Hispavox S.A.
- Company type: Private
- Industry: Music
- Founded: 27 June 1953; 72 years ago
- Founder: José Manuel Vidal Zapater
- Fate: Acquired by EMI in 1985
- Headquarters: Torrelaguna 64, Madrid, Spain
- Area served: Worldwide

= Hispavox =

Major Spanish record label and company

Hispavox S.A. was a major Spanish record company founded on June 27, 1953, that ran independently until 1985 when it was acquired by EMI. Their studios were located in Madrid, and were known among fans as Sonido Torrelaguna. EMI owned the Hispavox record label, manufactured for other labels and distributed in Spain foreign labels. The Hispavox name is retained by Warner Music Group after its acquisition of Parlophone Music Spain in 2013.

== History ==
The company was founded by José Manuel Vidal Zapater in 1953, who would be the CEO until he was replaced by his brother Luis Vidal in 1977. The company began to produce records in 1955, mainly for other record companies of the time, such as the Spanish subsidiaries of Telefunken and Belter.

Towards 1956 the record label began to edit and make records from the French companies Vega and Vogue, and also from the classical music label Discophile Français.  It was innovative for implanting the "microsurco" system, pioneer in Spain, only used at that time by Hispavox.

The company managed to edit, produce and distribute exclusively and independently for CBS and Warner Brothers (prior to their merger as WEA). Hispavox continued to exploit all these records along with others of minor interest, completing a turnover that led the company to reach an outstanding position among the Spanish record companies. The exclusive exploitation of these two companies in the Spanish market, led to the expansion of its catalog throughout the world: Latin America, the United States, Japan, Russia, etc. It promoted its complete catalog nationally and internationally, both in classical music and folklore, flamenco and Spanish song; in other words, it covered the entire musical spectrum.

Some recordings are worth mentioning because they are exceptional. For example, the works of Antonio de Cabezón, directed and interpreted by Antonio Baciero, who spent several years researching in Burgos monasteries looking for data to record such a great work; those of the master Tomás Luis de Victoria; the Magna Antología del Flamenco; Canta Jerez; the Antología del folclore musical de España; the Cantos Gregorianos recorded in Silos, that after the years would be a huge success all over the world. This helped to create a great cultural heritage for Spain.

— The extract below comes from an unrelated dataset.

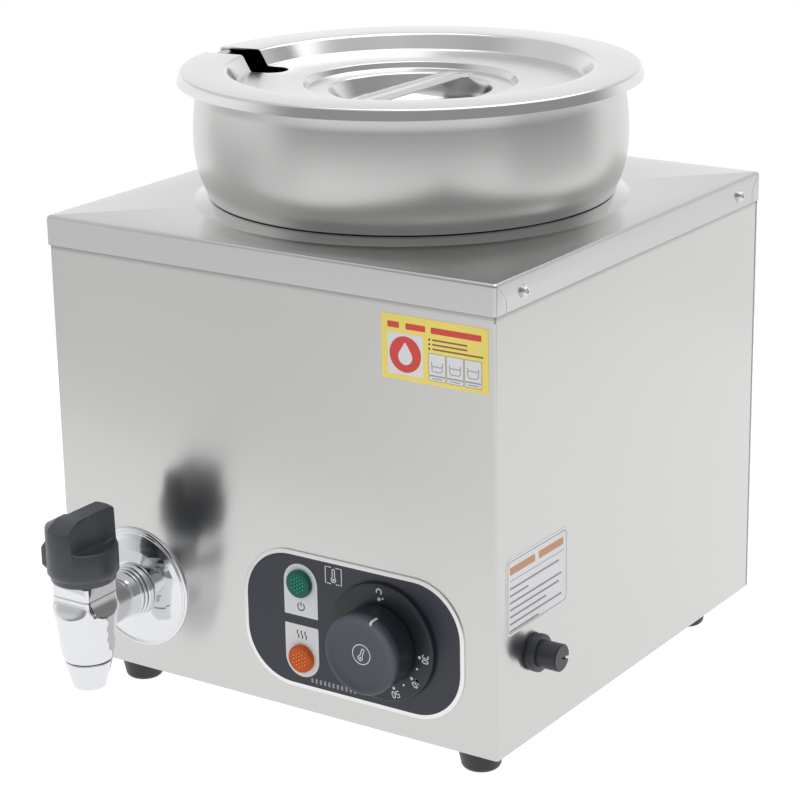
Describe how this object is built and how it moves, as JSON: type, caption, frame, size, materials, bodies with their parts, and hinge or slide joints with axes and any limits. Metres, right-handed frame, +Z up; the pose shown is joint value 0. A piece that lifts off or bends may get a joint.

On a commercial level, Hispavox scored a great success hiring Sara Montiel in 1958. The actress-singer had an overwhelming popularity all around the world and her first album with them, the soundtrack album of the film The Violet Seller, was an international hit. It topped sales in Spain and in Latin America and, in July 1959, Hispavox served a Golden Disk award to Montiel for the number of records sold. Among other pop artists released by Hispavox those years were Monna Bell, Raphael, Karina and Los Pekenikes.

During the 1960s, the composer Rafael Trabuchelli held the position of artistic director, and promoted the careers of artists such as Miguel Ríos, José Luis Perales, Karina, Raphael and Los Pekenikes. After his appointment as artistic director in 1965 he hired as assistants the composer-arranger Waldo de los Ríos and the sound engineer Mike Lewellyn Jones and the company obtained great successes such as "La Yenca", "Himno a la alegría", by Miguel Ríos; "Palomitas de maíz", by Pekenikes, or "El baúl de los recuerdos", by Karina.

The Zarzuelas of Pablo Sorozábal deserve special recognition for their tradition and their roots in the Spanish people, and for the great voices of Alfredo Kraus, Pilar Lorengar, Renato Cesari, Pedro Lavirgen and so many other great voices of the Spanish lyric of those times.

Since 1958 Alfredo Kraus recorded in Hispavox Katiuska, La tabernera del puerto and Black el payaso.